Habrá que dejar de ir a fiestas y saraos populares y restringir la asistencia solo a los privados, como el de Crónica Global, donde me harté de vino y croquetas, y eso que nadie me conocía –me había afeitado la barba para ir al sarao un poco presentable– y casi no me dejan entrar.

-Lo siento aquí no consta ningún Guillem Bota.
-¿Cómo que no? Revise bien esta lista, señorita.

Afortunadamente, en aquel momento pasaba por ahí Xavier Salvador, el cual me reconoció pese a mi afeitado, y gracias a su mediación me permitieron la entrada. Digo que habrá que huir de las fiestas populares porque es un no parar de contratar a lunáticos y lunáticas para que las amenicen.

Acabo de enterarme de que Toni Albà hará el numerito –el mismo de siempre, ese hombre hace por lo menos veinte años que no renueva el repertorio– en Ripoll el 11 de septiembre, invitado por la alcaldesa del lugar, no sé si a su amigo Puigdemont le hará mucha gracia que se pase -aunque sea por unas horas y bajo contrato- a las filas de quien le está robando votantes por miles.

Pero es que hace unos días se me ocurrió ir a escuchar el pregón de las fiestas de Sants, y en lugar de un pregón me di de bruces con dos seres semovientes berreando desde un balcón. Ni sé qué intentaban decir al público, ni creo que lo sepa nadie, simplemente gritaban desaforadamente. Entre unos y otros, las fiestas están dejando de ser fiestas para convertirse en frenopáticos al aire libre.

Uno añora los tiempos en que el pregón de las fiestas consistía en desear a los vecinos unas felices jornadas y que se divirtieran sin mesura, que la vida son cuatro días y el que no esté colocado, que se coloque, como diría Tierno Galván.

La cosa ha ido degenerando, y hasta el más analfabeto –me da que ese era el caso de las dos presuntas señoritas de Sants, las cuales no parecían tener muchas luces– se cree capacitado para soltar un mitin, como si uno fuera a la fiesta para que le recordaran lo mal que está el mundo.

Yo voy a las fiestas precisamente a olvidar lo mal que está el mundo, sea a base de música, de vino o de amoríos, a ser posible de todo a la vez. Lo que seguro que no ando buscando cuando voy a una fiesta de barrio es a un par de locuelas –eso parecían por lo menos– vociferando sin sentido, como si estuvieran poseídas por el diablo.

Una vaca en celo habría ofrecido a los sufridos vecinos de Sants el mismo resultado –e imagen parecida– que las dos pregoneras, si no fueron sustituidas por una rumiante de ubres repletas no fue por falta de ganas, sino por la dificultad de hacerla trepar hasta el balcón.

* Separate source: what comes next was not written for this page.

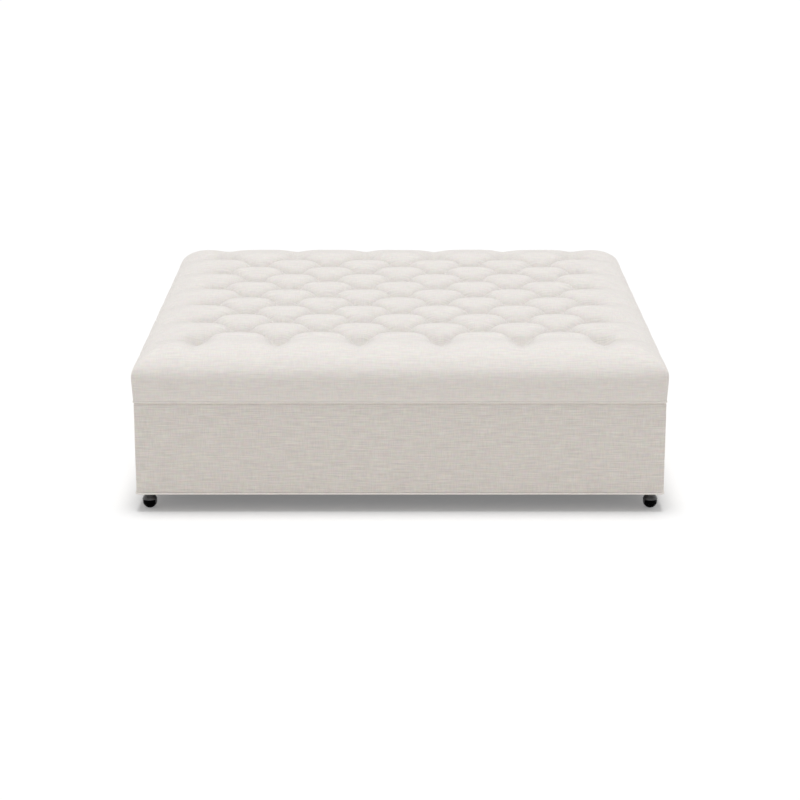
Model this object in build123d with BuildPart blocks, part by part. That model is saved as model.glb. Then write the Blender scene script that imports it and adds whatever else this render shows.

Ignoro desde cuando el pobre desconocido al que solicitan realizar un pregón se siente cualificado para darnos la brasa sobre sus problemas favoritos, cono si no tuviéramos cada uno los nuestros. La vaca en celo por lo menos mugiría pidiendo un toro, cosa que es bastante más razonable que mugir porque en Gaza matan gente, o por lo menos es mucho más fácil de solucionar desde un barrio de Barcelona.

Antes, en los pueblos, con los pregoneros que no daban la talla se hacía lo mismo que con los árbitros que perjudicaban al equipo de casa: se los echaba al río. Comprendo que eso son cosas atávicas, y además el Llobregat y el Besós quedan tan lejos de Sants que meter a las pregoneras en remojo exigía un esfuerzo demasiado considerable.

Teniendo en cuenta que los ríos están lejos y además llevan poca agua, no estaría de más que antes de contratar pregoneras, éstas fueran sometidas a un examen psiquiátrico. Para prevenir que se suban al balcón a lanzar alaridos, más que nada.